Aim:
Please output the lines shown below exactly as they appear.

++++

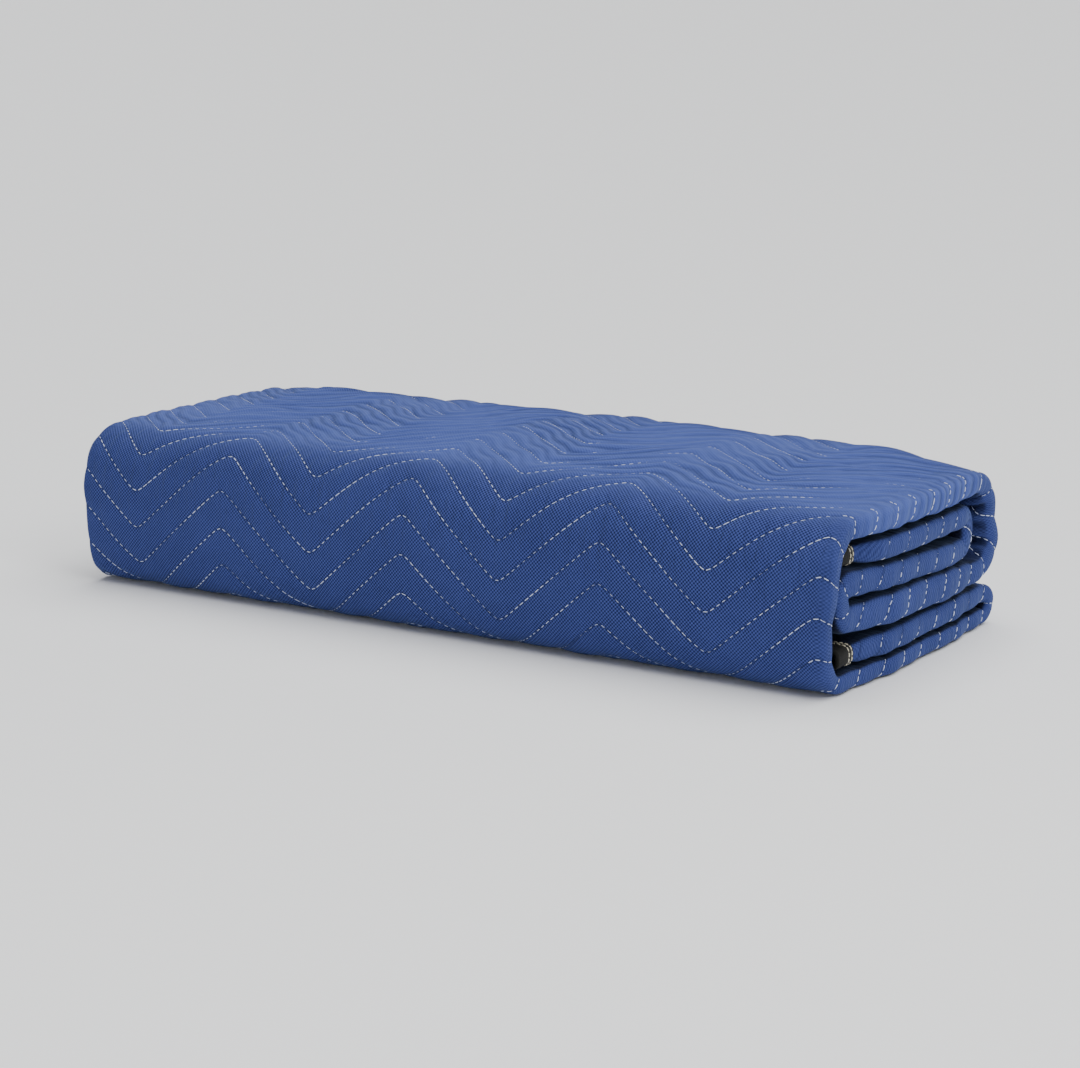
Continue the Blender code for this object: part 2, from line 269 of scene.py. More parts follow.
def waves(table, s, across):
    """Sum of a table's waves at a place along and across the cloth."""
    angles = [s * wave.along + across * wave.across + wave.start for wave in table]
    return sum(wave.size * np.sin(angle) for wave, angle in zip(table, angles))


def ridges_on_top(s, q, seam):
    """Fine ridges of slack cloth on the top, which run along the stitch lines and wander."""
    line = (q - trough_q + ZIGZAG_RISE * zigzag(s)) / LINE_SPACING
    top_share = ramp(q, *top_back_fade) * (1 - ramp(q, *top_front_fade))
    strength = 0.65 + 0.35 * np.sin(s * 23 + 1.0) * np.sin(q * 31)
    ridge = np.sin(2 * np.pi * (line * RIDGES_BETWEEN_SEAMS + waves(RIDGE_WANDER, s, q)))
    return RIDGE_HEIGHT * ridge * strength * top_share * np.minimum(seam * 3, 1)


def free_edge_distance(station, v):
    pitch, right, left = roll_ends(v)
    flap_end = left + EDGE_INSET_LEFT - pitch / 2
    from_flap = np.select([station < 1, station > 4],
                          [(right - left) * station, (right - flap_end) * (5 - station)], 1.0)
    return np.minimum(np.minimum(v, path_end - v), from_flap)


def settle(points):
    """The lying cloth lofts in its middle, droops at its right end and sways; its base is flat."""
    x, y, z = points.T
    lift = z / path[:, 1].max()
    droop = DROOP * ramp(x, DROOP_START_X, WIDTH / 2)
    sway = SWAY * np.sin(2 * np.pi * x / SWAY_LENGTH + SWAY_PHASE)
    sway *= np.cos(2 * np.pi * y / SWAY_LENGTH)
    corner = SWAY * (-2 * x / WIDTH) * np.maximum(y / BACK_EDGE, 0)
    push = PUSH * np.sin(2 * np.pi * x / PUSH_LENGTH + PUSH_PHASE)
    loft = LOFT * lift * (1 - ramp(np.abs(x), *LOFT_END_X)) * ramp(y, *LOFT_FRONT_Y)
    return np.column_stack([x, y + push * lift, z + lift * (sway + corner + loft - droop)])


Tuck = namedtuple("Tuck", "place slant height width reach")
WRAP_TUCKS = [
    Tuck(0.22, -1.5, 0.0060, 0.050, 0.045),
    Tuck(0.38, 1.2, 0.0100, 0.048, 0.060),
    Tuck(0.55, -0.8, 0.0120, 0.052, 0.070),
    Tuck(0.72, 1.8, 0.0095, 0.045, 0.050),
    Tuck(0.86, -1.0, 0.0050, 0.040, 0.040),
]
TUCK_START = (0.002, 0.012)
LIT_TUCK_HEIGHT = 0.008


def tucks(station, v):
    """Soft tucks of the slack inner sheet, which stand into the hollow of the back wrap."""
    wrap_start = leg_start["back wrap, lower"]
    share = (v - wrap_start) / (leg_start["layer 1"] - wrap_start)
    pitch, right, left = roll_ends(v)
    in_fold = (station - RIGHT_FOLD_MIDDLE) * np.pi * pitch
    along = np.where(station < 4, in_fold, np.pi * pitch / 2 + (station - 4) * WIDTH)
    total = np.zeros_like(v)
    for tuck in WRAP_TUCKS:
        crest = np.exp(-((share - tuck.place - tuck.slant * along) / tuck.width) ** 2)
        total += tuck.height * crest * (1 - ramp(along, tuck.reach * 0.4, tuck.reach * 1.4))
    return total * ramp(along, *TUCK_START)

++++

Reply to the task:
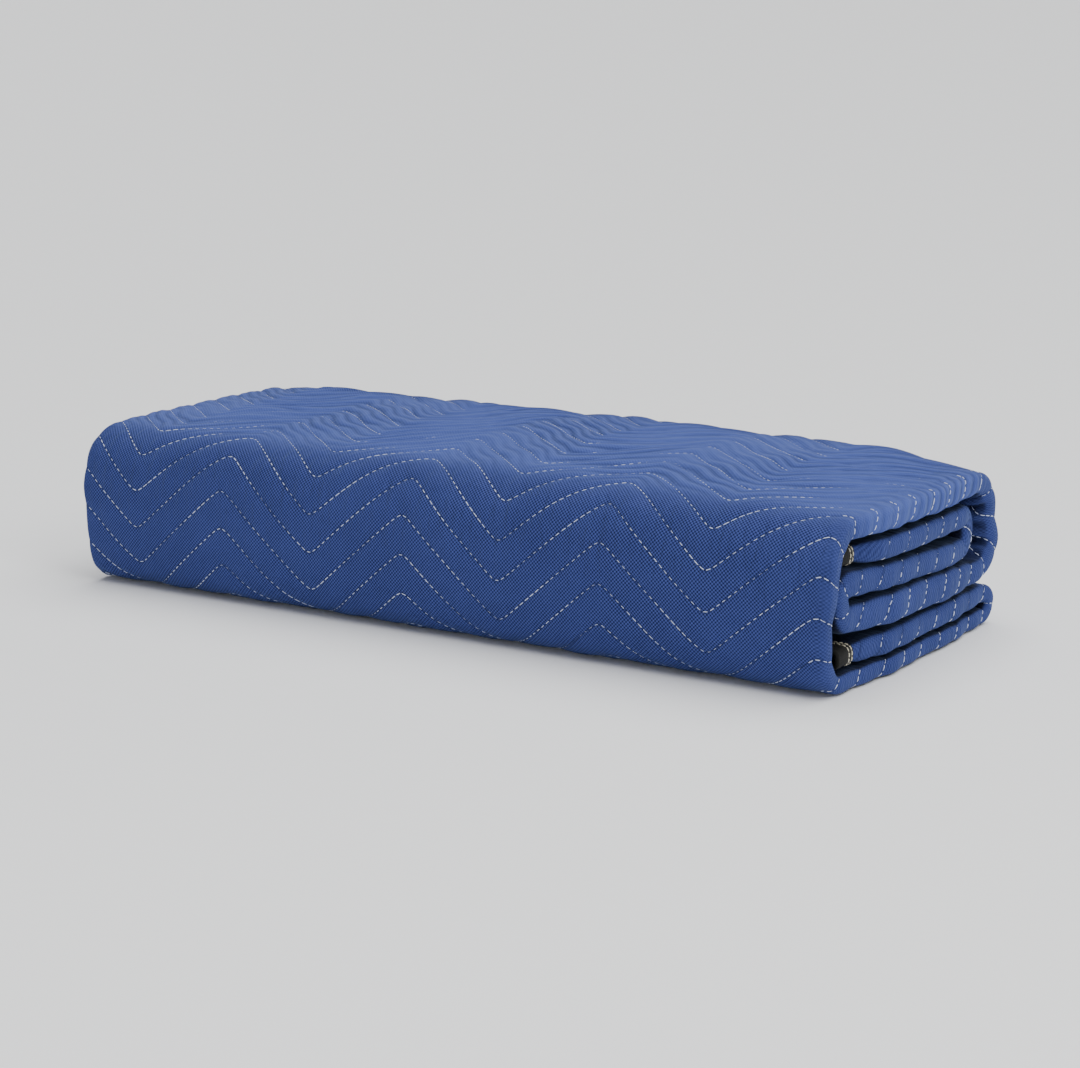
Continue the Blender code for this object: part 2, from line 269 of scene.py. More parts follow.
def waves(table, s, across):
    """Sum of a table's waves at a place along and across the cloth."""
    angles = [s * wave.along + across * wave.across + wave.start for wave in table]
    return sum(wave.size * np.sin(angle) for wave, angle in zip(table, angles))


def ridges_on_top(s, q, seam):
    """Fine ridges of slack cloth on the top, which run along the stitch lines and wander."""
    line = (q - trough_q + ZIGZAG_RISE * zigzag(s)) / LINE_SPACING
    top_share = ramp(q, *top_back_fade) * (1 - ramp(q, *top_front_fade))
    strength = 0.65 + 0.35 * np.sin(s * 23 + 1.0) * np.sin(q * 31)
    ridge = np.sin(2 * np.pi * (line * RIDGES_BETWEEN_SEAMS + waves(RIDGE_WANDER, s, q)))
    return RIDGE_HEIGHT * ridge * strength * top_share * np.minimum(seam * 3, 1)


def free_edge_distance(station, v):
    pitch, right, left = roll_ends(v)
    flap_end = left + EDGE_INSET_LEFT - pitch / 2
    from_flap = np.select([station < 1, station > 4],
                          [(right - left) * station, (right - flap_end) * (5 - station)], 1.0)
    return np.minimum(np.minimum(v, path_end - v), from_flap)


def settle(points):
    """The lying cloth lofts in its middle, droops at its right end and sways; its base is flat."""
    x, y, z = points.T
    lift = z / path[:, 1].max()
    droop = DROOP * ramp(x, DROOP_START_X, WIDTH / 2)
    sway = SWAY * np.sin(2 * np.pi * x / SWAY_LENGTH + SWAY_PHASE)
    sway *= np.cos(2 * np.pi * y / SWAY_LENGTH)
    corner = SWAY * (-2 * x / WIDTH) * np.maximum(y / BACK_EDGE, 0)
    push = PUSH * np.sin(2 * np.pi * x / PUSH_LENGTH + PUSH_PHASE)
    loft = LOFT * lift * (1 - ramp(np.abs(x), *LOFT_END_X)) * ramp(y, *LOFT_FRONT_Y)
    return np.column_stack([x, y + push * lift, z + lift * (sway + corner + loft - droop)])


Tuck = namedtuple("Tuck", "place slant height width reach")
WRAP_TUCKS = [
    Tuck(0.22, -1.5, 0.0060, 0.050, 0.045),
    Tuck(0.38, 1.2, 0.0100, 0.048, 0.060),
    Tuck(0.55, -0.8, 0.0120, 0.052, 0.070),
    Tuck(0.72, 1.8, 0.0095, 0.045, 0.050),
    Tuck(0.86, -1.0, 0.0050, 0.040, 0.040),
]
TUCK_START = (0.002, 0.012)
LIT_TUCK_HEIGHT = 0.008


def tucks(station, v):
    """Soft tucks of the slack inner sheet, which stand into the hollow of the back wrap."""
    wrap_start = leg_start["back wrap, lower"]
    share = (v - wrap_start) / (leg_start["layer 1"] - wrap_start)
    pitch, right, left = roll_ends(v)
    in_fold = (station - RIGHT_FOLD_MIDDLE) * np.pi * pitch
    along = np.where(station < 4, in_fold, np.pi * pitch / 2 + (station - 4) * WIDTH)
    total = np.zeros_like(v)
    for tuck in WRAP_TUCKS:
        crest = np.exp(-((share - tuck.place - tuck.slant * along) / tuck.width) ** 2)
        total += tuck.height * crest * (1 - ramp(along, tuck.reach * 0.4, tuck.reach * 1.4))
    return total * ramp(along, *TUCK_START)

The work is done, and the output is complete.